● **THE EXERCISE**:
Reproduce the span that opens at the line containing "Continue the FreeCAD" and closes at the line containing "pulled off it.", both lines included, without alteration and without any other line.

● **EXERCISE MATERIAL**:
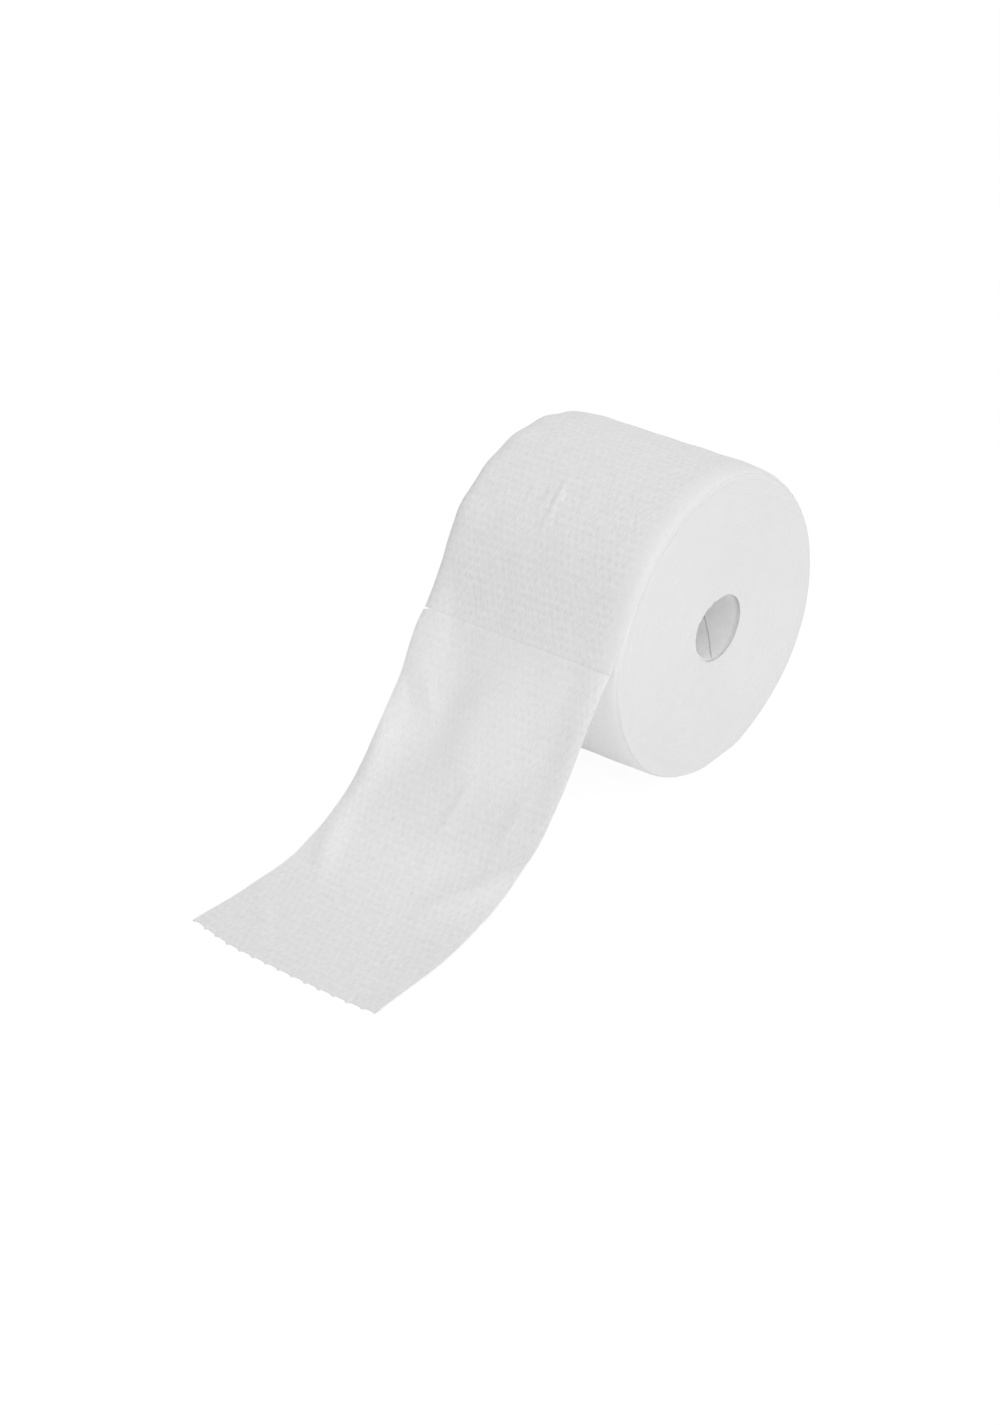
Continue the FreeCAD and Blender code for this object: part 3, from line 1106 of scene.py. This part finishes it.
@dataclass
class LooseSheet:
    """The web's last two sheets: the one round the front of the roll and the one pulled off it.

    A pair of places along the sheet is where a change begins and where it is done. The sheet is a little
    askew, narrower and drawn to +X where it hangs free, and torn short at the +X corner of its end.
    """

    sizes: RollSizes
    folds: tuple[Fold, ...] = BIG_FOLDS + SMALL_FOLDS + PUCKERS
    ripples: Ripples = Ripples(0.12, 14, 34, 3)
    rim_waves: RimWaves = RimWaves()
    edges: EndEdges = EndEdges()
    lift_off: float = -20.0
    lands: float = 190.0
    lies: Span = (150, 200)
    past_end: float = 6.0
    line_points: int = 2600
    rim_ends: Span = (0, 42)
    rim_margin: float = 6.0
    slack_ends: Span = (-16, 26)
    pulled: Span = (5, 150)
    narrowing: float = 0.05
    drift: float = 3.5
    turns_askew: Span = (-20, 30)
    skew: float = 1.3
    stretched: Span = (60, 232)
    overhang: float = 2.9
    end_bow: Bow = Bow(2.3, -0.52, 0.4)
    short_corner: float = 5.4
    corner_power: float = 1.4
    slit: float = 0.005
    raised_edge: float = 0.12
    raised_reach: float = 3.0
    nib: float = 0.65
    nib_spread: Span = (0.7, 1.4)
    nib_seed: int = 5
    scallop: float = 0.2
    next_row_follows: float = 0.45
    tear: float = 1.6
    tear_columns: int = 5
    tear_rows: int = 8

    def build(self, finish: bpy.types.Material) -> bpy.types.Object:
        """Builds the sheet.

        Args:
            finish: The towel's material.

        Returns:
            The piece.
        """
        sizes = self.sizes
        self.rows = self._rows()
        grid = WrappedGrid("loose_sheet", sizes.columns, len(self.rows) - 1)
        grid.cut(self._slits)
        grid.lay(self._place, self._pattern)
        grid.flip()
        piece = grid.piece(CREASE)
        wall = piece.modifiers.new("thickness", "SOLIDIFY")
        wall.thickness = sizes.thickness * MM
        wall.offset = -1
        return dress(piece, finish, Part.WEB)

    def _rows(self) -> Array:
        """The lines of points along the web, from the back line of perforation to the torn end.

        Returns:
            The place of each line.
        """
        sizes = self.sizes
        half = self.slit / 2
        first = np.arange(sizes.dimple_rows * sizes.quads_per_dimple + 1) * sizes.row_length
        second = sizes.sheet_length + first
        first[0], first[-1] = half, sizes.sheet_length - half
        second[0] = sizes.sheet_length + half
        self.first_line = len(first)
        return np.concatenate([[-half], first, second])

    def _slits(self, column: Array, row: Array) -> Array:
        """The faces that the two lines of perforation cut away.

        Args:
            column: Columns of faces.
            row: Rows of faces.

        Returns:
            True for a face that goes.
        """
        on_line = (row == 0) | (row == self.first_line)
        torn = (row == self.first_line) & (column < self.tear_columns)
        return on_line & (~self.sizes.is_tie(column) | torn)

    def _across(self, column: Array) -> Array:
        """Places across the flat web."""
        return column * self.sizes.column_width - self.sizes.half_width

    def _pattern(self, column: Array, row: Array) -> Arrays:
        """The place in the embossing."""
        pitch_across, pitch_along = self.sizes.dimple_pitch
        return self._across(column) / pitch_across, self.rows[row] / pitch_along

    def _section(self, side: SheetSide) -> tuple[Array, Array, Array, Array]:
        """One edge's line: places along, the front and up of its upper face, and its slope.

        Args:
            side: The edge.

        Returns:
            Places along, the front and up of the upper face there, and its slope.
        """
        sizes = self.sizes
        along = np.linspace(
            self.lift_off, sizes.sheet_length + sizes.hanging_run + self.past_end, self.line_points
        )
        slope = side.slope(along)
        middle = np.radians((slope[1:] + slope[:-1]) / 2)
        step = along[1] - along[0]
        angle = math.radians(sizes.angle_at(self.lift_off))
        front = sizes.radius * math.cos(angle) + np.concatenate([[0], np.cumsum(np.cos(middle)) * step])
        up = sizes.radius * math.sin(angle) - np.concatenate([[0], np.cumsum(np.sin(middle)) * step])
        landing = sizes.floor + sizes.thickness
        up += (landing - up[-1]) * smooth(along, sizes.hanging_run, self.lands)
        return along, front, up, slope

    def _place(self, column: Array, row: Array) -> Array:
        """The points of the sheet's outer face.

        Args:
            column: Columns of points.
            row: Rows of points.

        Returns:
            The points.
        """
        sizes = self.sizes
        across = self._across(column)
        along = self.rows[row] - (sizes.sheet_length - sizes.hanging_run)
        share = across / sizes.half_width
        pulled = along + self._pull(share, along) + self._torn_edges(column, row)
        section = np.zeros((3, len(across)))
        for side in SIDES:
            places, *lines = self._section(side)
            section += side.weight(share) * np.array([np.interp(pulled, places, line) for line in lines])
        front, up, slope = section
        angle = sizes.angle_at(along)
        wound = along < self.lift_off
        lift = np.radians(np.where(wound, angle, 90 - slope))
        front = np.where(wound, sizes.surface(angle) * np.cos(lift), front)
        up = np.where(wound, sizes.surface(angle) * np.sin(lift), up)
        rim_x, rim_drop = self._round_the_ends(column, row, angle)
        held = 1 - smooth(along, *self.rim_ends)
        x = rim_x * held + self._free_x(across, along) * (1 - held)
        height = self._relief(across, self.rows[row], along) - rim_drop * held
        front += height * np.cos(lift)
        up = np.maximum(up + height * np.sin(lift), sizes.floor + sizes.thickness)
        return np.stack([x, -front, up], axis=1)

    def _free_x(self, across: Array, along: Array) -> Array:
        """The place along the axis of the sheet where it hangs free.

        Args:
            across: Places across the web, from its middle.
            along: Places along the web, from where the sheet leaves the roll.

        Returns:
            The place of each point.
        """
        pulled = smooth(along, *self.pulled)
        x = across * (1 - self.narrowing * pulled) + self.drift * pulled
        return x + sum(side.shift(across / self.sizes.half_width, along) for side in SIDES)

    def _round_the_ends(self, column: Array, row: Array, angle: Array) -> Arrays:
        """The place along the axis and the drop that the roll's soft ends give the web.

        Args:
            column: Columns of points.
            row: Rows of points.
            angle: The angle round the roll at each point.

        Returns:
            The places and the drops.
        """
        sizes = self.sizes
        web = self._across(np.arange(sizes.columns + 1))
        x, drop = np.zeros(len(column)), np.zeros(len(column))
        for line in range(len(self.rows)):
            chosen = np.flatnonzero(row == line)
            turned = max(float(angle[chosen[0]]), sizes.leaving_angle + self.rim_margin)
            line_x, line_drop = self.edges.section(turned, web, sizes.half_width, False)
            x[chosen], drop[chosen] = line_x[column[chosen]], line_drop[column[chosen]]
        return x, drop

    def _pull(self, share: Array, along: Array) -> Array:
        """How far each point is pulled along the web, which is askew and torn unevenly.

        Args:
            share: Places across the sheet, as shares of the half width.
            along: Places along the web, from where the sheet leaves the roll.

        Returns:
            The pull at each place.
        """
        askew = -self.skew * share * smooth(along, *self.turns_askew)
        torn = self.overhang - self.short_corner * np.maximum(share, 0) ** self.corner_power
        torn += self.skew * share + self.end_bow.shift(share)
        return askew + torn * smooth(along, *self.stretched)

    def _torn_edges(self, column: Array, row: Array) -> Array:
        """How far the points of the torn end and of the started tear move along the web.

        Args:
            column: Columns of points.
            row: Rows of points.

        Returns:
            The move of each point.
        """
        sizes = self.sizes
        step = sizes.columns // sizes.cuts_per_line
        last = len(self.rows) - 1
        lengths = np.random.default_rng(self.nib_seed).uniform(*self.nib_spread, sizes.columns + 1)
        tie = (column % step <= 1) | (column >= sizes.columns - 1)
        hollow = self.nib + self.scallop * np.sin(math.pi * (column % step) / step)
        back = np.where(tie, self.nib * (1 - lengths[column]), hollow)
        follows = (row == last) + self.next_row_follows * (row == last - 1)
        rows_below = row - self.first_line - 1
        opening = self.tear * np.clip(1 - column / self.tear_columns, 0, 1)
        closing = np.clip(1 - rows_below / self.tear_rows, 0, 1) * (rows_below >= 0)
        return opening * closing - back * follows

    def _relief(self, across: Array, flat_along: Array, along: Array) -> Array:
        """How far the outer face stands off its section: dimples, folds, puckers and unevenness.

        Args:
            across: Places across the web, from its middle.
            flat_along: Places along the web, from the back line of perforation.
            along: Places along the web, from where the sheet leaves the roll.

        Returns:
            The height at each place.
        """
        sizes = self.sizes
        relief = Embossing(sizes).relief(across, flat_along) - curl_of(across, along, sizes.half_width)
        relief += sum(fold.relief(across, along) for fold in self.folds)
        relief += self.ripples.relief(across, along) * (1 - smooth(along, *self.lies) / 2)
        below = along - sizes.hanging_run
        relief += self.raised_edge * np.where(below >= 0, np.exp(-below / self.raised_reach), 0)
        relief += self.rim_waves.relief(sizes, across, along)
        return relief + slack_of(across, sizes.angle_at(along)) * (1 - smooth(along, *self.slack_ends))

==

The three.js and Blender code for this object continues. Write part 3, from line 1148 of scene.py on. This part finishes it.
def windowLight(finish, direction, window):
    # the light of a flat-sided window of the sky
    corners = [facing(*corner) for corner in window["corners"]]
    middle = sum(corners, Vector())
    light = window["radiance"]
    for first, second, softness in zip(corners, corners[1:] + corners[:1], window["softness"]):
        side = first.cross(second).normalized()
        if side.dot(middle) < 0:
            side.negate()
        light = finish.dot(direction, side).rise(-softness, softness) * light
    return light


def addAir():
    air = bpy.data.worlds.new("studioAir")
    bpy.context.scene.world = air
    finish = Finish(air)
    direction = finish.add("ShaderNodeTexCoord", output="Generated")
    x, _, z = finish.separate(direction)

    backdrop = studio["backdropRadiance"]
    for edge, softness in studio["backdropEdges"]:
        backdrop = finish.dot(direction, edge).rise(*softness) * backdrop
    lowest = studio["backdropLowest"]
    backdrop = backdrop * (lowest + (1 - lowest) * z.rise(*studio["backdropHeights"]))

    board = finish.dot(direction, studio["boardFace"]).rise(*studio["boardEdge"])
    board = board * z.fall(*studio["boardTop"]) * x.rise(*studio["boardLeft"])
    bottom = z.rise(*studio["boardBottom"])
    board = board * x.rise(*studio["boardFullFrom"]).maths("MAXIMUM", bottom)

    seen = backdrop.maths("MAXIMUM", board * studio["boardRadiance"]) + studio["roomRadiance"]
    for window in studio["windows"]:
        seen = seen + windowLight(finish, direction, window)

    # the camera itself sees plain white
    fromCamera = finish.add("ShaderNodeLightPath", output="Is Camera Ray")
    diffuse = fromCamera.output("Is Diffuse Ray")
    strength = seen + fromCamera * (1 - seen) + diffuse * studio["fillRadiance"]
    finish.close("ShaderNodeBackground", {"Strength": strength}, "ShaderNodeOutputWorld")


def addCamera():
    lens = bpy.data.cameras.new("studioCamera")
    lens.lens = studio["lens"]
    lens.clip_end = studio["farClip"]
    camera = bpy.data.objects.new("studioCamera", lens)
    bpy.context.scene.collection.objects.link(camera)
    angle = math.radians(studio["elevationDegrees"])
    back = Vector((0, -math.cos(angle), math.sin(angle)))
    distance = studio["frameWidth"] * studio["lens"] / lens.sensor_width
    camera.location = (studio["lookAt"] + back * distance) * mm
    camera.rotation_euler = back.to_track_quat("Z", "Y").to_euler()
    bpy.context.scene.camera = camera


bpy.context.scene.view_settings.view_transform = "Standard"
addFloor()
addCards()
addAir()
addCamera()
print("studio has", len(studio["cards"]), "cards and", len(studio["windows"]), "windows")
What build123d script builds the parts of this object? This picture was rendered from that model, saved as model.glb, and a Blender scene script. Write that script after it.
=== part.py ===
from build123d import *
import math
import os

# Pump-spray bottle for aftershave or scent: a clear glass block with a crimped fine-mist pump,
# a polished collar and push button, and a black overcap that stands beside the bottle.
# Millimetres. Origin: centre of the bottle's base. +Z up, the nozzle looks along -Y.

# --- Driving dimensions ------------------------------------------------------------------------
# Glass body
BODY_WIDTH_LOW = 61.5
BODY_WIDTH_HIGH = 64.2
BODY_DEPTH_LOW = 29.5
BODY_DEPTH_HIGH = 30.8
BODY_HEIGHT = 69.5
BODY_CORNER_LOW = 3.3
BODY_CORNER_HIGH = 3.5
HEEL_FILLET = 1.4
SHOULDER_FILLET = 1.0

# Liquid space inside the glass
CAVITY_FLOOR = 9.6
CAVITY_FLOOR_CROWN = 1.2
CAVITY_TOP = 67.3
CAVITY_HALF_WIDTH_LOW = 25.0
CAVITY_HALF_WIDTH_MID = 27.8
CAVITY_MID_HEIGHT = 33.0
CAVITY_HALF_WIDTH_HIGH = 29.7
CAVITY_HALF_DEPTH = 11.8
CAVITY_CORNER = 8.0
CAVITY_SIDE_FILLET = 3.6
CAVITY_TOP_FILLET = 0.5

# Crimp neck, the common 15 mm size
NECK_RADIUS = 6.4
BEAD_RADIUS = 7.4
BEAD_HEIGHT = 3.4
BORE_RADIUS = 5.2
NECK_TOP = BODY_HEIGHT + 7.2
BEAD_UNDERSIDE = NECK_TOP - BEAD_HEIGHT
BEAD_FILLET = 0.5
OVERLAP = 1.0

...

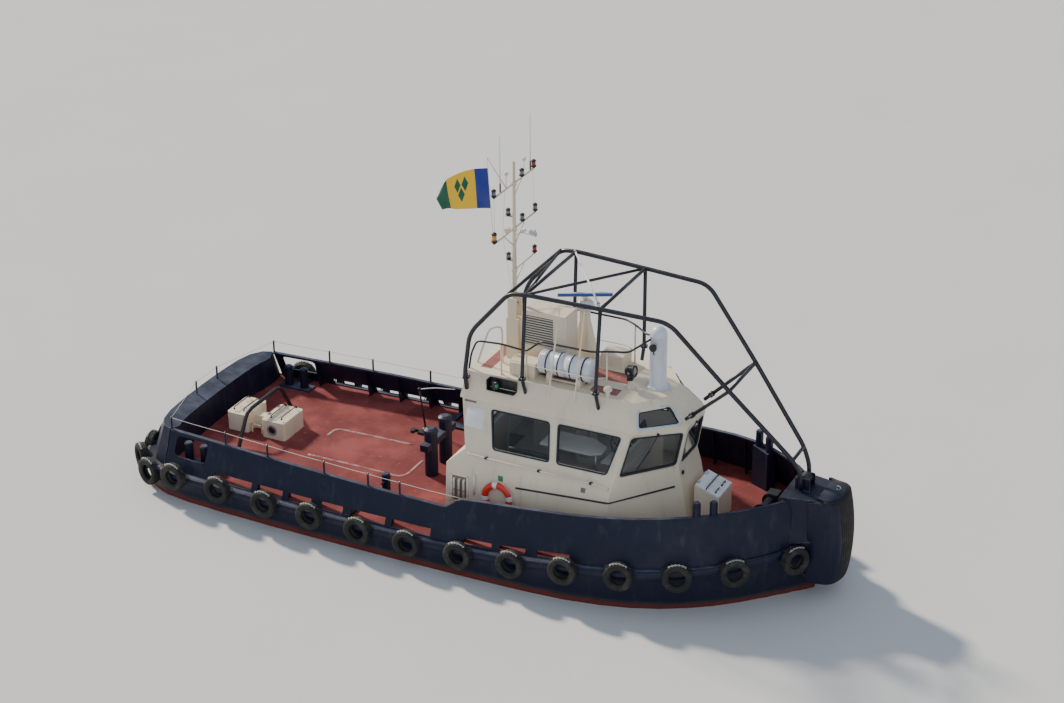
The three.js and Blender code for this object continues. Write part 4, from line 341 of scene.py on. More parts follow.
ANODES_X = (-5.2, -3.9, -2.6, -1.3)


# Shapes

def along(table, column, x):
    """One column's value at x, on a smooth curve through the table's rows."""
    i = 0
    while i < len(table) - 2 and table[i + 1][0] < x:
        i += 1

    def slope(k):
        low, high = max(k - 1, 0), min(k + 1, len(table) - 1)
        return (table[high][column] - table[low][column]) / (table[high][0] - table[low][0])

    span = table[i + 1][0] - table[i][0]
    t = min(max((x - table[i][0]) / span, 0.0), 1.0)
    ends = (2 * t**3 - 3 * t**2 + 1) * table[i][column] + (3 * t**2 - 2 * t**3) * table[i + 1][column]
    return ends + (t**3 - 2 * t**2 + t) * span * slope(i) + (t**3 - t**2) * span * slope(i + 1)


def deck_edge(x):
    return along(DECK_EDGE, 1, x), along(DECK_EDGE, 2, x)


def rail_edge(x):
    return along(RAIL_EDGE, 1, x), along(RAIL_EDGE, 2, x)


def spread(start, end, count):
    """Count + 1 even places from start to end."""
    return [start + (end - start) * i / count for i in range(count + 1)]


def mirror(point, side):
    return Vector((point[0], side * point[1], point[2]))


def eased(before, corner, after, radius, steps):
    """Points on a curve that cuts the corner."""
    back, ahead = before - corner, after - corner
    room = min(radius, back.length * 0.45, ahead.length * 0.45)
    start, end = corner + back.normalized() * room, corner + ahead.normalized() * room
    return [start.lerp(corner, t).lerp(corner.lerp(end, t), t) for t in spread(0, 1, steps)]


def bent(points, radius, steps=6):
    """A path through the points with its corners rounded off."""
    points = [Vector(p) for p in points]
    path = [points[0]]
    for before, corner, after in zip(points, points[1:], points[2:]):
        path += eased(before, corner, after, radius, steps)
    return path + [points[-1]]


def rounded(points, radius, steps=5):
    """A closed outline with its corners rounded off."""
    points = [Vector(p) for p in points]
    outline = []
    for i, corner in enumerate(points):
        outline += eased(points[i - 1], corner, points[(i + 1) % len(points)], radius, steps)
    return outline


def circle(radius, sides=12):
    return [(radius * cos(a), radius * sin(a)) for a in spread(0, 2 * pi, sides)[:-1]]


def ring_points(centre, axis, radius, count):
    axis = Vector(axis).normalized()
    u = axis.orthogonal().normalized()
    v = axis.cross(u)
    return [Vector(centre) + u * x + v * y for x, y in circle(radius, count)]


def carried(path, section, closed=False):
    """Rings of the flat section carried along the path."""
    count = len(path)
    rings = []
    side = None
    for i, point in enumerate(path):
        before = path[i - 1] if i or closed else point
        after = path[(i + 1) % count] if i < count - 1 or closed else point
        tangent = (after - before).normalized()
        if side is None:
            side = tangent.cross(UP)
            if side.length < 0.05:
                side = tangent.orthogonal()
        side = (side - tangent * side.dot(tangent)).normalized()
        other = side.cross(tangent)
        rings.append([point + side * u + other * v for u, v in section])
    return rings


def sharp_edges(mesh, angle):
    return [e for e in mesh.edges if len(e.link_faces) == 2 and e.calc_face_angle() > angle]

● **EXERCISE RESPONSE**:
Continue the FreeCAD and Blender code for this object: part 3, from line 1106 of scene.py. This part finishes it.
@dataclass
class LooseSheet:
    """The web's last two sheets: the one round the front of the roll and the one pulled off it.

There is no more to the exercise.